Winter has finally arrived, and in many parts of the country it has been brutal. Energy bills in bitter cold temperatures can skyrocket, but in even the coldest time of the year, it is still possible to save energy.
These small steps could shave as much as 40% off your home energy expenses this year without sacrificing any quality of life.
Turn the thermostat down to 55 or 60 degrees and use an electric space heater when everyone is gathered in one room. Oil-filled radiant heaters do an excellent job of heating a large room, are safe and sell for less than $30. Saves 10 – 30% if done on a regular basis.

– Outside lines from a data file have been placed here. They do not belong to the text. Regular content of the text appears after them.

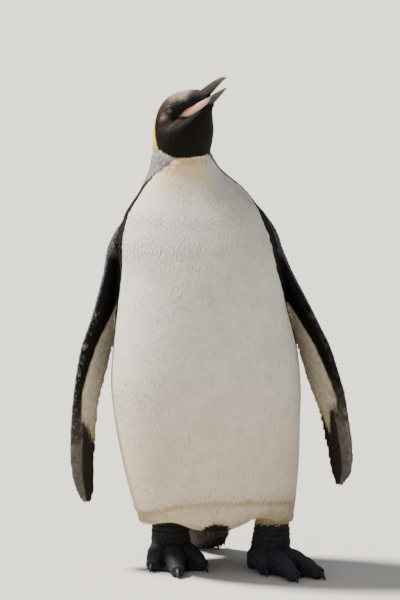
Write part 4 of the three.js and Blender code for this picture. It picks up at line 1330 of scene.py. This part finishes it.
def grain_group():
    """Height of fine noise, drawn out by the factors of Stretch."""
    inputs = [("Place", "NodeSocketVector", None), ("Stretch", "NodeSocketVector", EVEN),
              ("Scale", "NodeSocketFloat", 400.0)]
    tree, start, end = group("grain", inputs, ("Height", "NodeSocketFloat"))
    terms = {0: start.outputs["Place"], 1: start.outputs["Stretch"]}
    place = node(tree, "ShaderNodeVectorMath", terms, operation="MULTIPLY").outputs[0]
    noise = node(tree, "ShaderNodeTexNoise", {"Vector": place, "Scale": start.outputs["Scale"]}, Detail=3.0)
    tree.links.new(noise.outputs["Fac"], end.inputs["Height"])
    return tree


MOTTLE, GRAIN = mottle_group(), grain_group()


def tint(tree):
    """Colour painted on the mesh's points."""
    return node(tree, "ShaderNodeAttribute", attribute_name="tint").outputs["Color"]


def ramp(attribute, stops):
    """Colour over the values of a mesh attribute, between stops of (value, colour)."""
    def colour(tree):
        value = node(tree, "ShaderNodeAttribute", attribute_name=attribute).outputs["Fac"]
        blend = node(tree, "ShaderNodeValToRGB", {"Fac": value})
        while len(blend.color_ramp.elements) < len(stops):
            blend.color_ramp.elements.new(0.5)
        for element, (position, shade) in zip(blend.color_ramp.elements, stops):
            element.position, element.color = position, (*shade, 1)
        return blend.outputs["Color"]
    return colour


def surface(name, colour, mottle, grain, bump, **constants):
    """Material whose colour is one shade or comes from tint or a ramp, under mottle of (scale,
    amount), with fine grain of (scale, stretch) raised by bump metres."""
    material = bpy.data.materials.new(name)
    material.use_nodes = True
    tree = material.node_tree
    shader = tree.nodes["Principled BSDF"]
    place = node(tree, "ShaderNodeTexCoord").outputs["Object"]
    broken = node(tree, "ShaderNodeGroup", node_tree=MOTTLE)
    tree.links.new(place, broken.inputs["Place"])
    broken.inputs["Scale"].default_value, broken.inputs["Amount"].default_value = mottle
    if callable(colour):
        tree.links.new(colour(tree), broken.inputs["Color"])
    else:
        broken.inputs["Color"].default_value = (*colour, 1)
    fine = node(tree, "ShaderNodeGroup", node_tree=GRAIN)
    tree.links.new(place, fine.inputs["Place"])
    fine.inputs["Scale"].default_value, fine.inputs["Stretch"].default_value = grain
    raised = node(tree, "ShaderNodeBump", {"Height": fine.outputs["Height"]}, Distance=bump)
    tree.links.new(broken.outputs["Color"], shader.inputs["Base Color"])
    tree.links.new(raised.outputs["Normal"], shader.inputs["Normal"])
    for key, value in constants.items():
        shader.inputs[key.replace("_", " ")].default_value = value
    return material


def body_plumage():
    """Matt feathers of the trunk, their grain drawn out downwards."""
    return surface("body_plumage", tint, (45, 0.10), (420, DOWN), 0.0004,
                   Roughness=0.85, Specular_IOR_Level=0.1)


def hood_plumage():
    """Short velvety feathers of the head."""
    return surface("hood_plumage", tint, (120, 0.25), (700, EVEN), 0.0003,
                   Roughness=0.6, Specular_IOR_Level=0.08)


def flipper_plumage():
    """Tiny scale-like feathers of the flippers."""
    return surface("flipper_plumage", tint, (110, 0.22), (600, DOWN), 0.0003,
                   Roughness=0.7, Specular_IOR_Level=0.1)


def leg_plumage():
    """Short dull feathers of the shanks."""
    return surface("leg_plumage", tint, (150, 0.3), (500, EVEN), 0.0003,
                   Roughness=0.8, Specular_IOR_Level=0.25)


def tail_plumage():
    """Stiff feathers of the tail, their grain along them."""
    return surface("tail_plumage", tint, (90, 0.3), (500, DOWN), 0.0003,
                   Roughness=0.7, Specular_IOR_Level=0.3)


def bare_skin():
    """Dull skin that shows between the feathers."""
    return surface("skin", tint, (140, 0.25), (500, EVEN), 0.0003,
                   Roughness=0.8, Specular_IOR_Level=0.08)


def foot_scale():
    """Leathery scales and plates of the feet."""
    return surface("foot_scale", tint, (180, 0.3), (600, EVEN), 0.0003,
                   Roughness=0.62, Specular_IOR_Level=0.3)


def lid_skin():
    """Dark bare skin round the eye."""
    return surface("lid_skin", LID_DARK, (300, 0.3), (900, EVEN), 0.0002,
                   Roughness=0.7, Specular_IOR_Level=0.25)


def upper_bill_horn():
    """Dark horn, strongly mottled and paler towards the tip."""
    return surface("upper_bill_horn", ramp("along", UPPER_HORN), (260, 0.6), (500, EVEN), 0.0004,
                   Roughness=0.5, Specular_IOR_Level=0.3)


def lower_bill_horn():
    """Dark horn, paler towards the tip."""
    return surface("lower_bill_horn", ramp("along", LOWER_HORN), (200, 0.3), (500, EVEN), 0.0002,
                   Roughness=0.5, Specular_IOR_Level=0.35)


def bill_plate():
    """Smooth horn, dark at the gape, then orange and pink."""
    return surface("bill_plate", ramp("along", PLATE_PINK), (160, 0.14), (300, EVEN), 0.0001,
                   Roughness=0.32, Coat_Weight=0.3, Subsurface_Weight=0.1)


def claw_horn():
    """Black satin horn."""
    return surface("claw_horn", CLAW_BLACK, (300, 0.4), (600, EVEN), 0.0002,
                   Roughness=0.5, Specular_IOR_Level=0.3)


def eye():
    """Wet eyeball with a grey iris round a dark pupil."""
    return surface("eye", ramp("polar", EYE_SHADES), (700, 0.3), (900, EVEN), 0.00005,
                   Roughness=0.35, Coat_Weight=0.15, Coat_Roughness=0.2)


def floor_paint():
    """Pale matt floor."""
    return surface("floor", FLOOR_GREY, (3, 0.02), (60, EVEN), 0.0004, Roughness=0.9)


MATERIALS = {make.__name__: make() for make in (
    body_plumage, hood_plumage, flipper_plumage, leg_plumage, tail_plumage, bare_skin, foot_scale,
    lid_skin, upper_bill_horn, lower_bill_horn, bill_plate, claw_horn, eye)}


# ---------------------------------------------------------------- the bird, put together

FLESH = ("trunk", "neck", "head", "tail", "flipper_left", "flipper_right", "leg_left", "leg_right",
         "foot_left", "foot_right")
SCALES_FROM = 2.5  # height above the sole at which the small scales begin
PLATE_LIGHTER = 1.1  # factor of the toe plates over the colour of the foot


def mark_along(piece, rings):
    """Attribute "along" from 0 at the root to 1 at the tip of a lofted piece."""
    n, m, _ = rings.shape
    measure(piece, "along", np.append(np.repeat(np.linspace(0, 1, n), m), (0, 1)))


def measure(piece, name, values):
    """Point attribute of plain numbers."""
    attribute = piece.data.attributes.new(name, "FLOAT", "POINT")
    attribute.data.foreach_set("value", np.asarray(values, np.float32))


def make_bill():
    """Upper and lower bill, and the plate on each side of the lower one."""
    for which, rows in (("upper", UPPER_BILL_ROWS), ("lower", LOWER_BILL_ROWS)):
        rings = bill_rings(rows, which)
        piece = build(which + "_bill", loft(rings))
        mark_along(piece, rings)
        settle(piece, MATERIALS[which + "_bill_horn"], "bill_horn", "bill_" + which)
    for side, sign in (("left", 1), ("right", -1)):
        rings = plate_rings(sign)
        piece = build("plate_" + side, loft(rings))
        mark_along(piece, rings)
        settle(piece, MATERIALS["bill_plate"], "bill_plate", "bill_plate_" + side)


def make_eyes():
    """Eyeball and lids on each side."""
    for side, sign in (("left", 1), ("right", -1)):
        rings, polar = eye_ball(sign)
        ball = build("eyeball_" + side, loft(rings))
        measure(ball, "polar", polar / np.pi)
        settle(ball, MATERIALS["eye"], "eye", "eye_" + side)
        settle(build("lids_" + side, torus(lid_rings(sign))), MATERIALS["lid_skin"], "hood_plumage")


def make_feet(skin):
    """Plates over the toes, small scales over the rest of each foot, and claws."""
    for side, (_, toes) in LEGS.items():
        plates = build("toe_plates_" + side, joined([toe_plates(side, toe) for toe in toes]))
        points = np.empty(len(plates.data.vertices) * 3, np.float32)
        plates.data.vertices.foreach_get("co", points)
        paint(plates, colours_of(points.reshape(-1, 3) / MM, "foot_" + side) * PLATE_LIGHTER)
        settle(plates, MATERIALS["foot_scale"], "foot_skin")
        for toe in toes:
            claw = build(f"claw_{side}_{toe}_horn", loft(claw_rings(side, toe)))
            settle(claw, MATERIALS["claw_horn"], "claw_horn", f"claw_{side}_{toe}")
        above = lambda p, q: (q == "foot_" + side) & (p[:, 2] > SCALES_FROM)
        scales = coat("foot_scales_" + side, skin, above, spacing=2.3, seed=21, **SCALE)
        settle(scales, MATERIALS["foot_scale"], "foot_skin")


def make_bird():
    """Skin, coat and horn parts, each on the one body."""
    skin = make_skin()
    settle(skin[0], MATERIALS["bare_skin"], "body_plumage", *FLESH)
    for name, wanted, spacing, seed, feathers, look in COATS:
        settle(coat(name, skin, wanted, spacing, seed, **feathers), MATERIALS[look], look)
    make_bill()
    make_eyes()
    make_feet(skin)


# ---------------------------------------------------------------- floor, light and camera

FLOOR_HALF = 60000
SKY, SKY_STRENGTH = (0.93, 0.95, 1.0), 0.45
KEY_WAY, KEY_STRENGTH, KEY_SPREAD, KEY_COLOUR = (-0.58, 0.17, 0.80), 11, 12, (1.0, 0.95, 0.87)
FRONT_PLACE, FRONT_SIZE, FRONT_POWER, FRONT_COLOUR = (-2.2, -3.0, 1.8), 2.4, 5, (1.0, 0.97, 0.93)
FRONT_TARGET = (0, 0, 0.45)
FRAME_HEIGHT = 0.93  # metres of the bird's plane that the picture's long side takes in
CAMERA_FAR = 16.0
CAMERA_RISE = math.radians(11)
SENSOR = 36
AIM = np.array((-0.0183, PLACE_Y * MM, 0.4184))


def place_in_scene(name, data):
    """New object of a light or camera, linked to the scene."""
    made = bpy.data.objects.new(name, data)
    bpy.context.scene.collection.objects.link(made)
    return made


def aim_at(thing, place, target):
    """Sets a light or camera down and turns its -Z axis to the target."""
    back = unit(place - target)
    right = unit(np.cross(Z, back))
    turn = np.stack([right, np.cross(back, right), back, place], 1)
    thing.matrix_world = Matrix([*turn.tolist(), (0, 0, 0, 1)])


def make_stage():
    """Wide pale floor that melts into a pale sky."""
    corners = FLOOR_HALF * np.array([(-1, -1, 0), (1, -1, 0), (1, 1, 0), (-1, 1, 0)], float)
    floor = build("floor", (corners, np.array([(0, 1, 2, 3)]), np.zeros((0, 3), int)))
    floor.data.materials.append(floor_paint())
    world = bpy.data.worlds.new("studio")
    world.use_nodes = True
    background = world.node_tree.nodes["Background"]
    background.inputs["Color"].default_value = (*SKY, 1)
    background.inputs["Strength"].default_value = SKY_STRENGTH
    bpy.context.scene.world = world


def make_sun():
    """Broad parallel key light from above, spread over some degrees for soft shadows."""
    light = bpy.data.lights.new("key", "SUN")
    light.energy, light.angle, light.color = KEY_STRENGTH, math.radians(KEY_SPREAD), KEY_COLOUR
    aim_at(place_in_scene("key", light), np.array(KEY_WAY) * 3, np.zeros(3))


def make_front_light():
    """Weak square light from the front that faces the middle of the bird."""
    light = bpy.data.lights.new("front", "AREA")
    light.size, light.energy, light.color = FRONT_SIZE, FRONT_POWER, FRONT_COLOUR
    aim_at(place_in_scene("front", light), np.array(FRONT_PLACE), np.array(FRONT_TARGET))


def make_camera():
    """Long lens a little above the bird, looking along +Y."""
    camera = bpy.data.cameras.new("camera")
    camera.sensor_width = SENSOR
    camera.lens = SENSOR * CAMERA_FAR / FRAME_HEIGHT
    camera.clip_start, camera.clip_end = 0.1, 200
    made = place_in_scene("camera", camera)
    way = np.array((0, -math.cos(CAMERA_RISE), math.sin(CAMERA_RISE)))
    aim_at(made, AIM + CAMERA_FAR * way, AIM)
    bpy.context.scene.camera = made


make_bird()
make_stage()
make_sun()
make_front_light()
make_camera()
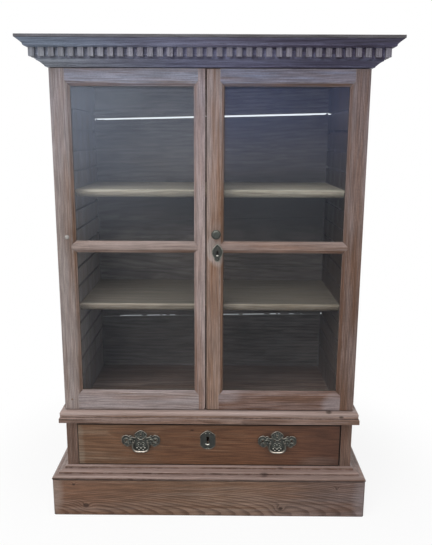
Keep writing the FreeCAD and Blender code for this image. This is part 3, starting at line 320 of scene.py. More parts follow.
def wood(name, grain, across, look, spacing=0.0045, pith=(0.03, 0.09), taper=0.012, rings=1.0,
         knots=(), worn=(), limed=(), marks=(), pairs=False, rows=False, cool=0.0, dirt=0.7,
         cover=None, wander=0.05, sway=2.4, relief=1.0, fine=1.0, patch=1.9, top=0.35, top_pale=1.1,
         top_to=None, pale_from=None, shy=0.0, tones=(PLAIN,), outline=None):
    """Pine whose rings are cut from a slightly tapered trunk, under what is left of its lime.

    grain and across are the axes along and across the boards. pairs says that the node is a
    left and a right piece, rows that it is the back boards. spacing is the width of a ring,
    pith how far the middle of the trunk lies from the board's own middle, across and behind,
    and taper how it leans. rings is how dark the rings are, wander and sway how uneven, fine
    how thin the fibres. knots are places along and across with a size. worn, limed and marks
    are places in x and z with a reach and an amount: less lime, more lime, and darker patches,
    which are stains in some places and painted shade in others. cover takes the place of the
    look's own, and patch is how patchy it is. shy is how much less lime lies on faces turned
    aside or down, which darkens them as painted shade. top is how much pale lime lies on faces
    turned up, as far back as top_to, and on all that is above pale_from, and top_pale its
    brightness; it is partly dusty lime and partly painted light from above. cool is how much
    painted cold sky sheen lies on the lime towards the top of the cabinet, dirt how dark the
    hollows are painted as shade. tones tint the whole, at every place alike or at the left,
    the middle and the right. outline is the width and strength of a painted shadow line round
    the piece. relief is the depth of the grain.
    """
    board = Board(name, grain, across, pairs, rows)
    t = board.t
    facing = t.facing()
    late, knot = board.ring_lines(spacing, pith, taper, wander, sway, knots)
    fibre = board.grain_noise(9.0, 520.0 * fine, 520.0 * fine, 2.0, 0.6)
    vein = board.grain_noise(16.0, 280.0 * fine, 280.0 * fine, 1.0)
    streak = board.grain_noise(3.0, 110.0, 80.0, 3.0, 0.62)
    broad = board.grain_noise(2.4, 24.0, 12.0, 3.0, 0.6)
    speck = t.noise(board.moved, 300.0, 1.0)
    blotch = t.noise(board.moved, 6.0, 3.0, 0.6)
    patchy = t.noise(board.moved, 38.0, 3.0, 0.6)

    # the wood itself
    ring_share = t.times(late, t.step(broad, 0.25, 0.70, 0.35 * rings, 0.95 * rings))
    colour = t.mix(ring_share, look.bare, look.late)
    colour = t.mix(t.step(streak, 0.50, 0.76, 0.0, 0.55), colour, look.late)

    # the lime
    left = board.lime_cover(cover or look.cover, worn, limed, patch, shy, facing, late, streak, broad)
    lime = look.lime
    # higher up the lime turns cold: a painted sky sheen
    if cool:
        cold = tuple(part * share for part, share in zip(look.lime, COLD))
        lime = t.mix(t.step(board.z, 0.85, 1.36, 0.0, cool), look.lime, cold)
    colour = t.mix(left, colour, lime)

    # fibres, blotches, veins and specks over both
    colour = t.mix(t.step(fibre, 0.45, 0.72, 0.0, 0.30), colour, look.late)
    shade = t.step(blotch, 0.25, 0.75, 0.88, 1.11)
    shade = t.times(shade, t.step(vein, 0.28, 0.72, 0.80, 1.20))
    shade = t.times(shade, t.step(speck, 0.25, 0.75, 0.90, 1.10))
    if rows:
        shade = t.times(shade, board.row_tone)
    colour = t.mix(1.0, colour, t.combine(shade, shade, shade), "MULTIPLY")
    if knots:
        colour = t.mix(t.times(knot, 0.80), colour, shaded(look.late, 0.45))

    # edges rubbed pale; what faces up made paler, partly dusty lime and partly painted light from above;
    # stains, and painted shade
    pale = shaded(look.lime, 1.08)
    rubbed = t.times(edge_turn(t, 0.0028), t.step(patchy, 0.38, 0.60, 0.15, 0.75))
    colour = t.mix(rubbed, colour, pale)
    lying = t.step(streak, 0.35, 0.60, 1.0, 0.6)
    dusty = t.times(t.step(facing[2], 0.25, 0.90, 0.0, top), lying)
    if pale_from is not None:
        raised = t.step(board.z, pale_from - 0.002, pale_from + 0.002, 0.0, top)
        dusty = t.math("MAXIMUM", dusty, t.times(raised, lying))
    outer = 1.0
    if top_to is not None:
        outer = t.step(board.y, top_to - 0.003, top_to, 1.0, 0.0)
        dusty = t.times(dusty, outer)
    colour = t.mix(dusty, colour, shaded(look.lime, top_pale))
    # darker patches: real stains in some places, painted shade in others
    for centre, reach, amount in marks:
        stain = t.times(t.times(board.spot(centre, reach), amount), outer)
        colour = t.mix(stain, colour, shaded(look.late, 0.30))

    # lime caught in the hollows; painted shade in the deepest of them, and a painted shadow line along the
    # outline
    grime = shaded(look.late, 0.35)
    hollow = t.add("AmbientOcclusion", samples=6)
    t.put(hollow, "Distance", 0.007)
    open_share = hollow.outputs["AO"]
    caught = t.times(t.step(open_share, 0.72, 0.95, 0.50, 0.0), t.step(patchy, 0.45, 0.60))
    colour = t.mix(caught, colour, pale)
    colour = t.mix(t.step(open_share, 0.28, 0.74, dirt, 0.0), colour, grime)
    if outline:
        width, amount = outline
        colour = t.mix(t.step(board.inside(), 0.25 * width, width, amount, 0.0), colour, grime)
    if tones != (PLAIN,):
        colour = t.mix(1.0, colour, board.tone(tones), "MULTIPLY")

    height = t.times_plus(late, 0.45, t.times(fibre, 0.55))
    height = t.times_plus(streak, 0.9, height)
    height = t.times_plus(broad, 1.2, height)
    body = t.add("BsdfPrincipled")
    t.put(body, "Base Color", colour)
    t.put(body, "Roughness", t.step(left, 0.0, 1.0, look.rough - 0.08, look.rough + 0.12))
    t.put(body, "Specular IOR Level", 0.22)
    t.put(body, "Normal", t.bump(height, 0.55 * relief, 0.0007))
    return t.finish(body.outputs[0])


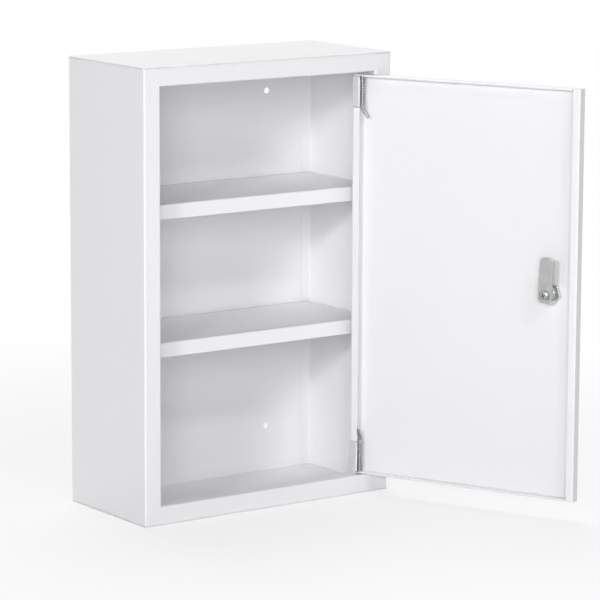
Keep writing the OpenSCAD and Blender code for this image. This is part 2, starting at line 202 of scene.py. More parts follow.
def soften(bm, radius=SEAM_R, segments=2):
    """Rounds every edge that is left square or sharp."""
    sharp = [e for e in bm.edges if len(e.link_faces) == 2 and e.calc_face_angle() > EASED]
    round_off(bm, sharp, radius, segments)


def block(low, high, bm=None):
    """A box between two corners, added to bm or in a mesh of its own."""
    bm = bm or bmesh.new()
    low, high = Vector(low), Vector(high)
    size = Matrix.Diagonal((*(high - low), 1))
    bmesh.ops.create_cube(bm, size=1, matrix=Matrix.Translation((low + high) / 2) @ size)
    return bm


def rod(radius, low, high, steps=32):
    """A cylinder up the Z axis between two heights."""
    bm = bmesh.new()
    bmesh.ops.create_cone(bm, cap_ends=True, segments=steps, radius1=radius, radius2=radius,
                          depth=high - low, matrix=Matrix.Translation((0, 0, (low + high) / 2)))
    return bm


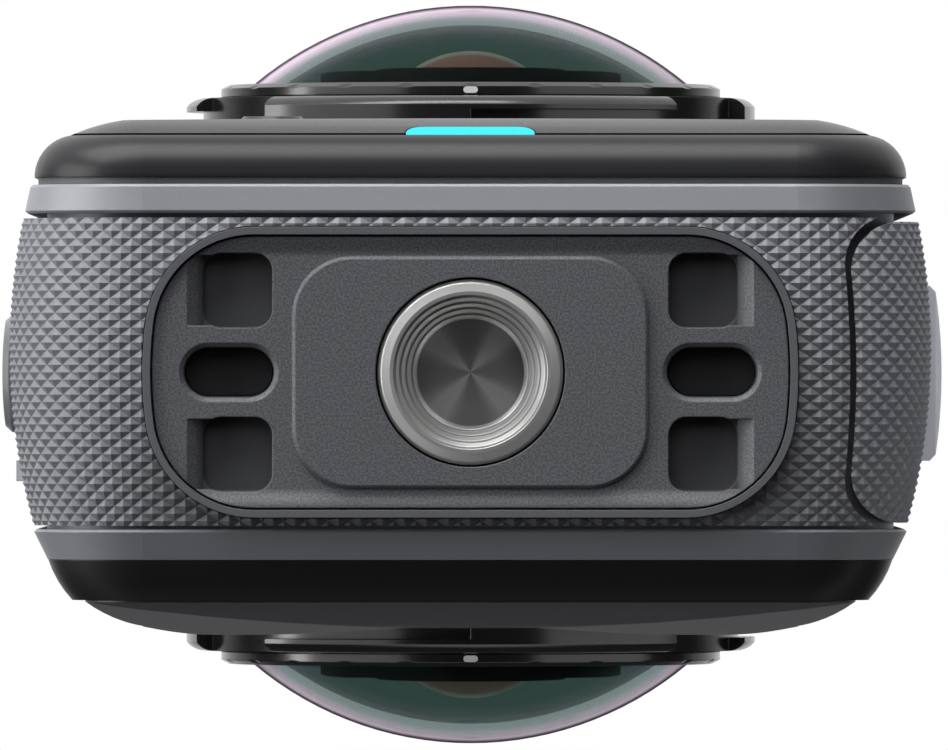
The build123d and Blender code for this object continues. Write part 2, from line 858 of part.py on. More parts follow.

Set your water heater to 120 degrees and wrap it in an insulated blanket. Saves 5 – 10%.
Install a low-flow shower head. Could save as much as $150/year.
Replace your refrigerator if it is more than 15 years old. Avoid models with thru-the-door ice and water dispensers as they detract from energy efficiency. Saves about $80/year.
Set your refrigerator’s temp between 30°F – 40°F and the freezer between 0°F and 10°F. Colder temperatures increase electric bills without significantly improving food freshness.
Replace you dryer’s flexible plastic vent ducting material with a 4″ rigid (not corrugated) metal duct. This creates less airflow resistance and allows your dryer to dry more efficiently. Save $10-40/year.
Clean lint from your dryers lint trap before every load. Use 50% less energy. Better yet, weather permitting, hang clothes outside to dry. Small loads can also be hung inside on a drying rack. Save 100% on your dryer’s energy usage.
Use name-brand LED bulbs. Store brands or no-name brands might be cheaper but they don’t last as long. Depending on how many lights you have, savings could be significant. They cost more than the typical CFL bulb, but they last 8-10 times longer. Under normal conditions and with normal use, an LED bulb can last 11 years or more.